What is needed is the run of lines from the one containing "for node in" through the one containing "filled by build()", echoed exactly, with both ends kept and nothing added.

======== Data provided ========

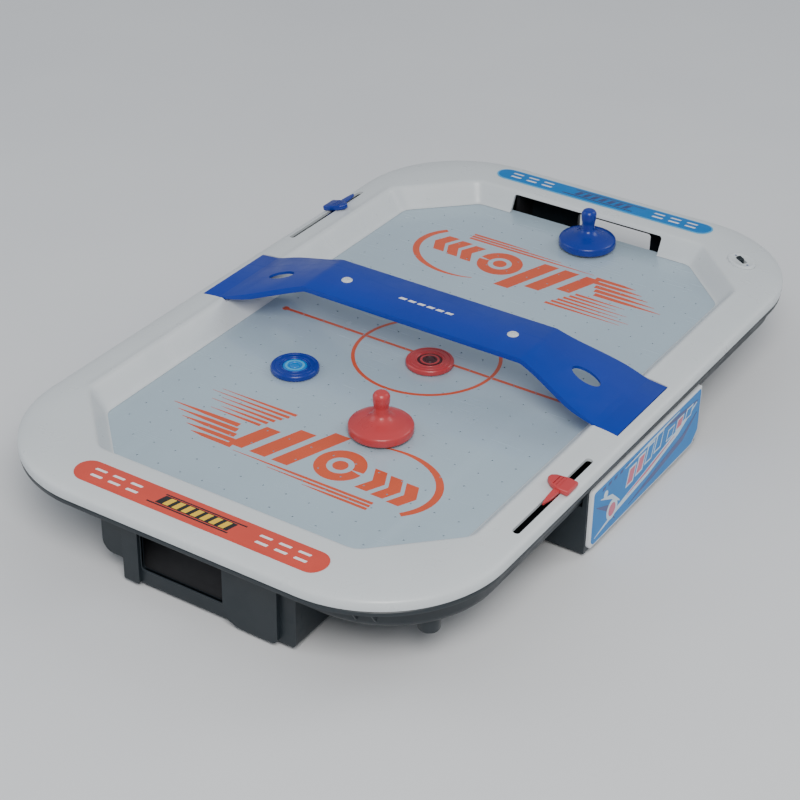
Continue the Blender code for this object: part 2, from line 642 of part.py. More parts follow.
def wire(name, route, radius, mat):
    """A wire as a round tube along a smooth line through its route's points."""
    curve = bpy.data.curves.new(name, "CURVE")
    curve.dimensions = "3D"
    curve.bevel_depth = radius * MM
    curve.bevel_resolution = 1
    curve.use_fill_caps = True
    points = [Vector(p) for p in route]
    ends = [points[0] * 2 - points[1]] + points + [points[-1] * 2 - points[-2]]
    line = []
    for a, b, c, d in zip(ends, ends[1:], ends[2:], ends[3:]):
        for i in range(4):
            t = i / 4
            line.append(0.5 * (2 * b + (c - a) * t + (2 * a - 5 * b + 4 * c - d) * t ** 2
                               + (3 * b - a - 3 * c + d) * t ** 3))
    line.append(points[-1])
    spline = curve.splines.new("POLY")
    spline.points.add(len(line) - 1)
    for point, at in zip(spline.points, line):
        point.co = (*(at * MM), 1.0)
    item = bpy.data.objects.new(name, curve)
    PARTS.objects.link(item)
    curve.materials.append(mat)


def screw(name, x, y, mat):
    profile = ((0.0, 73.4), (1.6, 72.6), (1.6, 61.7), (3.6, 61.7), (3.3, 59.9), (0.0, 59.6))
    turned(name, profile, (x, y, 0), mat, 12)


def foot(name, x, y, mat):
    profile = ((0.0, 2.7), (6.5, 2.7), (7.0, 1.0), (6.4, 0.0), (0.0, 0.0))
    turned(name, profile, (x, y, 0), mat, 16)


# ---------------------------------------------------------------- assembly

def build():
    white = material("rim_white", WHITE, 0.3)
    board = material("board_white", (0.5, 0.58, 0.64), 0.35)
    panel = material("panel_white", WHITE, 0.35)
    black = material("black_plastic", BLACK, 0.45)
    inner = material("inner_black", (0.012, 0.012, 0.014), 0.6)
    blue = material("bridge_blue", (0.01, 0.05, 0.35), 0.35)
    blue_toy = material("blue_plastic", (0.008, 0.03, 0.3), 0.3)
    red_toy = material("red_plastic", (0.55, 0.06, 0.06), 0.3)
    red_label = material("label_red", (0.7, 0.08, 0.04), 0.4)
    blue_label = material("label_blue", (0.01, 0.25, 0.62), 0.4)
    decal = material("side_decal", (0.05, 0.3, 0.6), 0.4)
    cyan = material("cyan_plastic", (0.02, 0.3, 0.6), 0.3)
    dark = material("dark_plastic", (0.03, 0.008, 0.01), 0.4)
    felt = material("felt", (0.05, 0.05, 0.055), 0.95)
    rubber = material("rubber", (0.02, 0.02, 0.02), 0.8)
    steel = material("steel", (0.5, 0.5, 0.5), 0.35, 1.0)
    cell = material("cell_wrap", (0.06, 0.1, 0.25), 0.4)
    sleeve = material("wire_sleeve", (0.3, 0.02, 0.02), 0.5)

    rim_frame(white)
    play_field(board)
    field_support(inner)
    air_tray(black)
    centre_box(black)
    for name, far in (("near", False), ("far", True)):
        end_leg("end_leg_" + name, far, black)
        goal_pocket("goal_pocket_" + name, far, inner)
    for name, side in (("right", 1), ("left", -1)):
        side_plate("side_panel_" + name, side, (196.3, 199.2), 0.0, panel)
        side_plate("side_decal_" + name, side, (199.5, 199.9), 2.5, decal)
    end_label("end_label_red", -1, red_label)
    end_label("end_label_blue", 1, blue_label)

    bridge(blue)
    bridge_cap("bridge_cap_right", 1, white)
    bridge_cap("bridge_cap_left", -1, white)
    score_slider("score_slider_red", 1, RED_SCORE_Y, red_toy)
    score_clip("score_clip_red", 1, RED_SCORE_Y, red_toy)
    score_slider("score_slider_blue", -1, BLUE_SCORE_Y, blue_toy)
    score_clip("score_clip_blue", -1, BLUE_SCORE_Y, blue_toy)

    mallet("red", MALLET_RED, red_toy, felt)
    mallet("blue", MALLET_BLUE, blue_toy, felt)
    puck("red", PUCK_RED, red_toy, dark)
    puck("blue", PUCK_BLUE, blue_toy, cyan)

    power_switch(white, black)
    fan(board, steel, black)
    battery_bay(inner, steel, cell)
    wire("switch_wire", ((160, 250, 66.0 + 2.0), (172, 234, 69), (183, 205, 69.5),
                         (185, 150, 69.5), (185, 90, 69.5), (185, 66, 69.2), (185, 60, 64),
                         (185, 58, 52), (182, 54, 38), (160, 48, 31), (110, 38, 27),
                         (62, 24, 15), (34, 12, 12), (14.5, 4, 12)), 1.2, sleeve)
    wire("cell_wire", ((-58.5, 2, 15), (-48, 2, 13), (-30, 1, 12), (-14.5, 0, 12)),
         1.2, sleeve)
    for i, (x, y) in enumerate(SCREW_SPOTS):
        screw(f"tray_screw_{i + 1}", x, y, steel)
    foot_spots = ((-48, -266), (68, -266), (48, 266), (-68, 266), (184, 0), (-184, 0))
    for i, (x, y) in enumerate(foot_spots):
        foot(f"foot_{i + 1}", x, y, rubber)


clear_scene()
PARTS = make_collection(COLLECTION_NAME)
CUTTERS = make_collection("cutters")
build()
for made in PARTS.objects:
    if made.type == "MESH" and made.name.startswith(("mallet", "puck", "cell", "fan")):
        smooth(made)
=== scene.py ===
"""Looks of the tabletop air hockey table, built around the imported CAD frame.

Shapes are worked out in millimetres in the frame's own axes (long axis Y, red player
at -Y, +Z up, floor at 0) and scaled to metres when a mesh is made.
"""
import bisect
import math

import bmesh
import bpy
from mathutils import Matrix, Quaternion, Vector, noise


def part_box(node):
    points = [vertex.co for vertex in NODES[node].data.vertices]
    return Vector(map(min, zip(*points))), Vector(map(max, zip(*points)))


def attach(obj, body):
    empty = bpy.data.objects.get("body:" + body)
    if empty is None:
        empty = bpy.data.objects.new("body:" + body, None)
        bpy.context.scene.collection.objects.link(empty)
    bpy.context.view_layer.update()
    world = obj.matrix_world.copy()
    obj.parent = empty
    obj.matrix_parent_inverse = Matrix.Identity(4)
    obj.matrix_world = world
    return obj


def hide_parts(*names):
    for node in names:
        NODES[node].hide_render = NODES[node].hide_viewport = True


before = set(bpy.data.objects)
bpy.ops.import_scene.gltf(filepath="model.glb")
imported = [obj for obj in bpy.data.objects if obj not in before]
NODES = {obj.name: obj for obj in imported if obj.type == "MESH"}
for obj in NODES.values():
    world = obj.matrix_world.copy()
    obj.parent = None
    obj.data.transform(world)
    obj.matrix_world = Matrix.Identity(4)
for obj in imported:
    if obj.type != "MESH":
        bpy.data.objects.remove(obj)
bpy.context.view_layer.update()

MM = 0.001
TABLE = "table"
LOOKS = {}              # materials by short name, filled by build()

# Sizes shared with the frame, in millimetres
HALF_X, HALF_Y, CORNER_R = 200, 320, 102
LIP_BOTTOM, CREST_Z, FIELD_Z = 66.6, 79.5, 61
WALL_TOP = (170, 268, 58)
WALL_FOOT = (156, 259, 50.6)
BOARD = (162, 265, 54)
TRAY_X, TRAY_Y, TRAY_R, TRAY_BOTTOM = 192, 303, 84, 43.5
FLANGE_TOP, FLANGE_BOTTOM, FLANGE_INSET = 66.3, 62, 0.6
GOAL_HALF, GOAL_TOP = 74, 76.5
LEG_X, LEG_Y0, LEG_Y1, LEG_NECK_Y, LEG_TOP = 85, 232, 300, 268.6, 63.4
MOUTH = (-49, 24.5, 16, 58)
SLOT_X, SLOT_W, SLOT_Y0, SLOT_Y1 = 190, 5.6, 80, 190
KNOB_Z, KNOB_LEAN = 77.9, math.radians(11)
SEAT_HALF = 41.8
SEAT_FLOOR = ((172, 76.6), (191.6, 74.6))
BRIDGE_TOP_Z, BRIDGE_T, BRIDGE_CAP_X, BRIDGE_HOLE_X = 106, 2.6, 77, 142
BRIDGE_UNDER_Z, BRIDGE_HALF, BRIDGE_FLARE = BRIDGE_TOP_Z - BRIDGE_T, 28, 13
SWITCH_AT, SWITCH_TURN = (153, 258), math.radians(-35)
SCREW_SPOTS = ((118, 311), (-118, 311), (118, -311), (-118, -311))
HOLE_PITCH, HOLE_R, HOLE_DEPTH = 20, 0.8, 2.4
MALLET_R, MALLET_H, MALLET_LOW = 25, 34.5, 62.8
PUCK_R, PUCK_H, LOOSE_LOW = 19.25, 5, 61.3
LABEL_Y, LABEL_HALF, LABEL_R = 295, 108, 11.5
INK_LOW, INK_HIGH = FIELD_Z - 0.02, FIELD_Z + 0.08
CENTRE_R, CENTRE_LINE, CENTRE_END = 59, 3, 137
CREST = ((0, 72.6), (0.25, 73.5), (0.8, 74.3), (1.8, 75), (3.2, 75.7), (5, 76.4), (8, 77.1),
         (12, 77.8), (17, 78.5), (22, 79), (27, 79.3), (34, 79.5))

# Camera and light
CAMERA_AZIMUTH, CAMERA_ELEVATION = math.radians(32.4), math.radians(31.9)
CAMERA_ROLL = math.radians(1)
CAMERA_DISTANCE, CAMERA_AIM, LENS = 1.533, Vector((0.0172, -0.0659, 0.0597)), 89.6


# ---- materials

FINE_GRAIN = 1400     # cycles per metre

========

- Solution to the exercise
    for node in names:
        NODES[node].hide_render = NODES[node].hide_viewport = True


before = set(bpy.data.objects)
bpy.ops.import_scene.gltf(filepath="model.glb")
imported = [obj for obj in bpy.data.objects if obj not in before]
NODES = {obj.name: obj for obj in imported if obj.type == "MESH"}
for obj in NODES.values():
    world = obj.matrix_world.copy()
    obj.parent = None
    obj.data.transform(world)
    obj.matrix_world = Matrix.Identity(4)
for obj in imported:
    if obj.type != "MESH":
        bpy.data.objects.remove(obj)
bpy.context.view_layer.update()

MM = 0.001
TABLE = "table"
LOOKS = {}              # materials by short name, filled by build()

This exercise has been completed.